Le patron de la maison d’édition Pow Pow, Luc Bossé, empoigne à nouveau ses crayons et, sur un nouveau scénario d’Alexandre Simard, ramène Yves à la vie.

Bande dessinée

Le patron de la maison d’édition Pow Pow, Luc Bossé, empoigne à nouveau ses crayons et, sur un nouveau scénario d’Alexandre Simard, ramène Yves à la vie.

Le précédent tome, Yves, roi de la cruise, a été l’un des premiers albums parus chez Pow Pow. Antihéros par excellence, Yves n’a jamais eu la drague facile, d’autant plus qu’il peut compter sur son ami Michel pour lui rappeler son manque d’assurance en la matière.

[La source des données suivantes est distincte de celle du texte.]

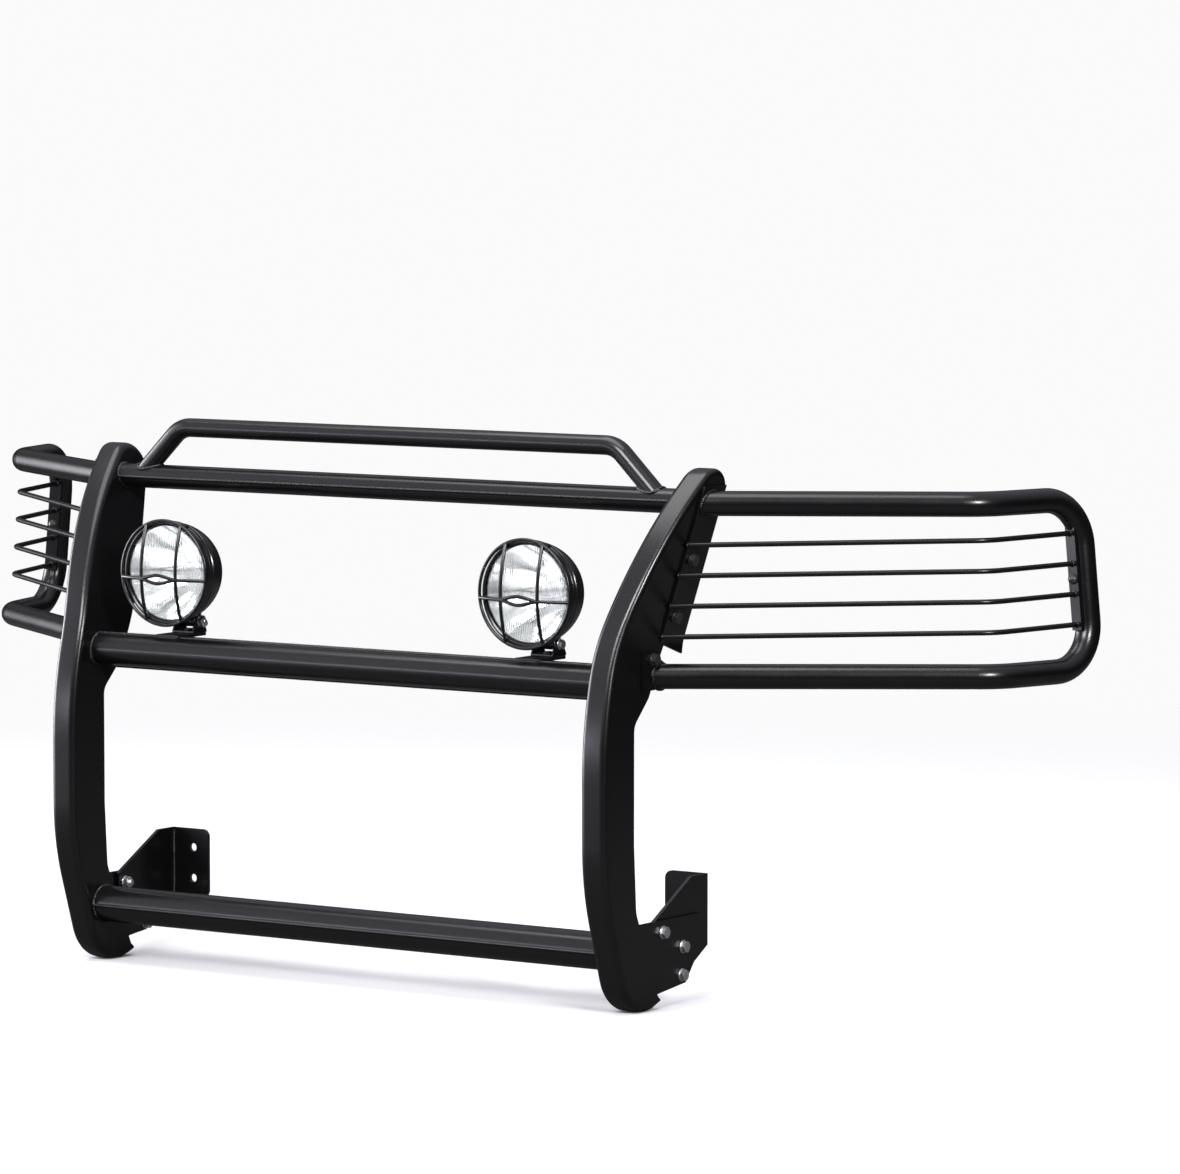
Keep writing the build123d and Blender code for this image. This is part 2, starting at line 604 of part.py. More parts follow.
def dome_line(start, end, sag=0.0):
    """Points of a bar that follows the dome from one place to another, bowed up or down by sag."""
    points = []
    for i in range(7):
        t = i / 6
        x = start[0] + (end[0] - start[0]) * t
        z = start[1] + (end[1] - start[1]) * t + sag * 4 * t * (1 - t)
        points.append((x, dome_y(x, z), z))
    return points


guard = Pos(0, guard_y, 0) * Rot(90, 0, 0) * Torus(guard_radius, wire)
for x in (-guard_bar_x, guard_bar_x):
    guard += bowed(dome_line((x, -bar_top), (x, bar_top)))
eye_end = guard_bar_x + 5
cross_end = sqrt(guard_radius ** 2 - guard_cross_z ** 2)
for side in (-1, 1):
    guard += bowed(dome_line((side * eye_end, guard_cross_z), (side * cross_end, guard_cross_z)))
    guard += bowed(dome_line((-eye_end, guard_cross_z), (eye_end, guard_cross_z), side * guard_eye))
leg_wall = 2.5
leg_mid = rim_radius + leg_wall / 2
for x in (-guard_bar_x, guard_bar_x):
    for z_side in (-1, 1):
        angle = degrees(atan2(z_side * bar_top, x))
        guard += Rot(0, -angle, 0) * Pos(leg_mid, (guard_y + guard_leg_end) / 2, 0) * Box(
            leg_wall, guard_leg_end - guard_y, 9)
guard = guard - turned([(0, -rim_lip), (rim_radius, -rim_lip), (rim_radius, rim_depth), (0, rim_depth)])

lamp_here = Pos(*lamp_axis)
for name, solid in (("lamp_housing", shell), ("lamp_rim", rim), ("lamp_rim_screw", rim_screw),
                    ("lamp_gasket", gasket), ("lamp_lens", lens), ("lamp_reflector", reflector),
                    ("lamp_bulb_holder", bulb_holder), ("lamp_bulb", bulb), ("lamp_stone_guard", guard),
                    ("lamp_gland", Pos(0, shell_depth, gland_z) * gland)):
    both_sides(name, lamp_here * solid.solids().sort_by(SortBy.VOLUME)[-1])

# ---------------- lamp mounts ----------------
tab_top = clevis_floor - clevis_gap
tab = Pos(lamp_x, (tab_front_y + tab_back_y) / 2, tab_top) * Box(
    tab_width, tab_back_y - tab_front_y, tab_wall, align=(Align.CENTER, Align.CENTER, Align.MAX))
tab = fillet(tab.edges().filter_by(Axis.Z).group_by(Axis.Y)[-1], 10)
bar_core = Pos(0, lamp_bar_y, lamp_bar_z) * Rot(0, 90, 0) * Cylinder(lamp_bar_dia / 2, 2 * post_spacing)
stud_line = Pos(lamp_x, pan_y, tab_top)
tab = tab - bar_core - stud_line * Cylinder(M10["shank"] / 2 + hole_clearance, 4 * tab_wall)
keep("lamp_tabs", tab.solid(), mirrored(tab.solid()))

arm_x = clevis_width / 2 - clevis_wall / 2
floor = Pos(0, 0, clevis_wall / 2) * Box(clevis_width, clevis_depth, clevis_wall)
arm_face = Plane.YZ * make_hull([*(Pos(0, clevis_wall + tilt_rise) * Circle(lug_radius)).edges(),
                                 *(Pos(0, clevis_wall / 2) * Rectangle(clevis_depth, clevis_wall)).edges()])
arms = Part() + [Pos(x, 0, 0) * extrude(arm_face, clevis_wall / 2, both=True) for x in (-arm_x, arm_x)]
tilt_bore = Pos(0, 0, clevis_wall + tilt_rise) * Rot(0, 90, 0) * Cylinder(M8["shank"] / 2, 2 * clevis_width)
clevis = floor + arms - tilt_bore - Cylinder(M10["shank"] / 2 + running, 4 * clevis_wall)
clevis_here = Pos(lamp_x, pan_y, clevis_floor)
both_sides("lamp_bracket", (clevis_here * clevis).solid())

# tilt bolt: head outboard, nut inboard, both tight on the bracket
tilt_plane = Plane((lamp_x + clevis_width / 2, pan_y, tilt_z), x_dir=(0, 1, 0), z_dir=(1, 0, 0))
both_sides("lamp_tilt_bolt", tilt_plane * hex_bolt(M8, clevis_width))
both_sides("lamp_tilt_nut", tilt_plane * hex_nut(M8, clevis_width))
both_sides("lamp_tilt_washers", *[tilt_plane * ring for ring in washers(M8, clevis_width)])

# mounting stud: a low round head in the bracket, and a flanged nut under the tab
stud_head_z = clevis_gap + clevis_wall + clevis_gap
stud_head = Pos(0, 0, stud_head_z) * Cylinder(9, 3, align=(Align.CENTER, Align.CENTER, Align.MIN))
stud_length = stud_head_z + tab_wall + M10["washer_wall"] + M10["nut"] + bolt_past_nut
stud_shank = Pos(0, 0, stud_head_z - stud_length) * Cylinder(M10["shank"] / 2, stud_length,
                                                            align=(Align.CENTER, Align.CENTER, Align.MIN))
lamp_studs = stud_line * (stud_head + stud_shank)
under_nut = stud_line * (washer(M10, -tab_wall - M10["washer_wall"]) + hex_nut(M10, tab_wall))
keep("lamp_mount_studs", lamp_studs, mirrored(lamp_studs))
keep("lamp_mount_nuts", under_nut, mirrored(under_nut))

os.makedirs("parts", exist_ok=True)
for name, shape in NODES.items():
    shape.label = name
    export_step(shape, "parts/" + name + ".step")
print(len(NODES), "nodes")
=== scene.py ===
import math
import random

import bmesh
import bpy
import numpy
from mathutils import Matrix, Vector


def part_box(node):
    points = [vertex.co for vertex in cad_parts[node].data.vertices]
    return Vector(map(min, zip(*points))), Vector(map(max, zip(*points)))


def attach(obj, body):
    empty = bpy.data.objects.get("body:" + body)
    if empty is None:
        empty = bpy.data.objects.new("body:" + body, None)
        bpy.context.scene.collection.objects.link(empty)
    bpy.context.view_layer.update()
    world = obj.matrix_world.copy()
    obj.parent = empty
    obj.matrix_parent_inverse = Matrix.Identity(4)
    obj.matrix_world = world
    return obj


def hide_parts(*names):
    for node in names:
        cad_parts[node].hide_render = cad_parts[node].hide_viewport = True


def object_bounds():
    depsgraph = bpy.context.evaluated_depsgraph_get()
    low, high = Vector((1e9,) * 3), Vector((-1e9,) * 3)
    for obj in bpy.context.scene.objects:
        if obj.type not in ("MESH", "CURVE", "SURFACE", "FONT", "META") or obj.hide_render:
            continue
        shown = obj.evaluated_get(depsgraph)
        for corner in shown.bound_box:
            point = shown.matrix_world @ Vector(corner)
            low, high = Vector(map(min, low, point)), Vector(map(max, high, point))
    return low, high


# A truck's front grille guard: two plate uprights, cross tubes, a hoop, bolted wrap-round wings and two driving
# lamps with stone guards. Metres. The front faces -Y, and the frame rails of the truck bolt on at the origin.
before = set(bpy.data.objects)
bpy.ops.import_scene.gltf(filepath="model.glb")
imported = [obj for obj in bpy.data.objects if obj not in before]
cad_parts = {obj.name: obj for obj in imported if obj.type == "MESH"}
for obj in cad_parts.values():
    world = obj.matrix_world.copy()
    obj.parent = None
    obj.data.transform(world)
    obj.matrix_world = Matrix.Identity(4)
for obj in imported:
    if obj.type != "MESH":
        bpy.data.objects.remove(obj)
cad_low, cad_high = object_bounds()
chance = random.Random(11)

# ---- Powder coat ----
# The steel is blasted and sprayed with satin black powder, which is baked until it flows. It keeps a faint orange
# peel, varies a little in gloss, and catches a trace of dust on the tops of the tubes.


def group(name, inputs, outputs):
    """A shader node group with its sockets, ready to be filled."""
    tree = bpy.data.node_groups.new(name, "ShaderNodeTree")
    for title, value in inputs.items():
        socket = tree.interface.new_socket(name=title, in_out="INPUT", socket_type="NodeSocketFloat")
        socket.default_value = value
    for title in outputs:
        tree.interface.new_socket(name=title, in_out="OUTPUT", socket_type="NodeSocketFloat")
    return tree, tree.nodes.new("NodeGroupInput"), tree.nodes.new("NodeGroupOutput")


def put(tree, kind, settings=None, **values):
    """Adds a node, sets its properties, then its inputs or their links. i0, i1 and so on are inputs by number."""
    node = tree.nodes.new(kind)
    for key, value in (settings or {}).items():
        setattr(node, key, value)
    for key, value in values.items():
        numbered = key[0] == "i" and key[1:].isdigit()
        socket = node.inputs[int(key[1:])] if numbered else node.inputs[key.replace("_", " ")]
        if isinstance(value, bpy.types.NodeSocket):
            tree.links.new(value, socket)
        else:
            socket.default_value = value
    return node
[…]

Huit ans après la parution du premier volume, Yves est de retour. Est-ce que la drague et la vie en général sont devenues plus simples? Les choses ont changé, certes. Mais peut-être pas pour le mieux.

Yves tombeur de ces dames

Le personnage imaginé par Alexandre Simard et Luc Bossé demeure le cliché du gars débonnaire qui subit sa vie plutôt que de la vivre. Son t-shirt «Procrastinators: leaders of tomorrow» annonce bien ce qu’il est. Cependant, les auteurs arrivent à le rendre sympathique et attachant; il a des défauts mais les dilemmes qui le préoccupent l’humanisent. En couple avec Danielle, Yves semble attirer les filles plus qu’il ne l’avait jamais fait auparavant. De Virginie qu’il croise à un arrêt d’autobus à la serveuse DJ du restaurant Dame Tartine en passant par une voisine qu’il n’avait jamais croisée, le destin le drague presque sans retenue. À l’une de leurs nombreuses rencontres fortuites, cette dernière le séduit ouvertement et le taquine en lui rappelant à quel point sa vie doit être ennuyante lorsqu’il regarde la série Virginie avec sa compagne le soir. Yves ne cède pas, en tout cas pour le moment, tentant tant bien que mal de trouver un sens à tout ce qui lui arrive.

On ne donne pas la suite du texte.